We greatly improve the statistics of this method with isoconfigurational averaging:  from the same starting configuration, we make many short movies of the subsequent chain motion, each with different random initial velocities.  We average not only over where the monomers of a given chain wandered in one short movie, but a cloud of points where each monomer traveled in many different movies. 

The resulting primitive path is a smooth curve, with a persistence length of about Ne/2.  Because we do not shrink the chains, we can determine the tube confining harmonic potential, quantify how the tube diameter varies along the chains, and measure how the tube broadens near a free surface (where missing entanglements reduce chain confinement).

Figure 2.  "Cloud" of monomer positions and primitive path (red) for a polymer melt consisting of a single self-entangled ring in 3d periodic boundary conditions.  (System box is dark cube.)

For these studies, we prefer to simulate a melt of a few long entangled ring polymers.  Long rings are a proxy for a melt of long entangled chains, but have no free ends.  With rings, entanglement is permanent, which is ideal for watching chains fluctuate in their tubes. 

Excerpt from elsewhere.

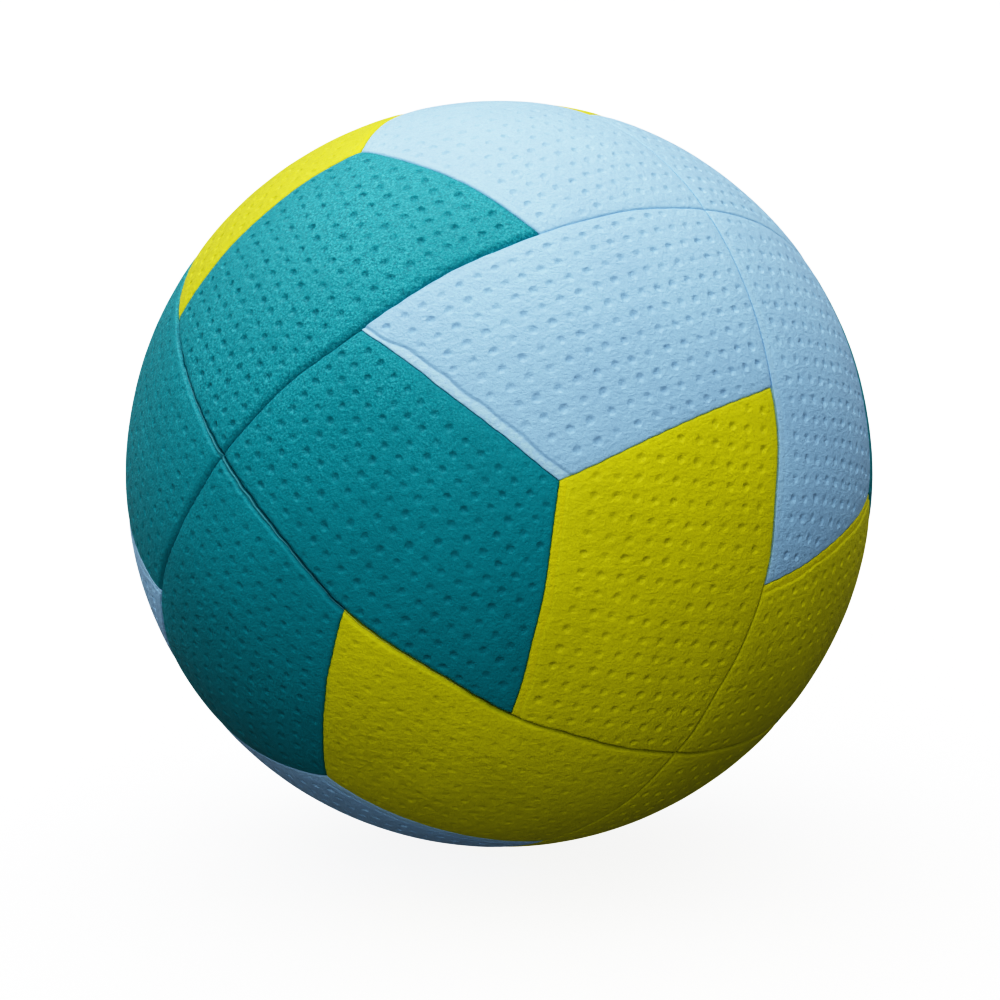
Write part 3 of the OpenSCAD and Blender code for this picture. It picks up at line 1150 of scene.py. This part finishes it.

Of course, we must first "topologically equilibrate" the melt of rings, by allowing the chains to cross occasionally.  We verify equilibrium by watching the ring conformations fluctuate, then turn off chain crossing to observe the tube. 

We are currently using isoconfigurational averaging to explore the effects of 1) deformations of the melt (uniaxial extension and compression), and 2) tension applied to linear chains.  At issue is the question, relevant to modern theories of nonlinear rheology of entangled polymers:  what are the properties of the tube for chains that have been stretched or aligned by flow?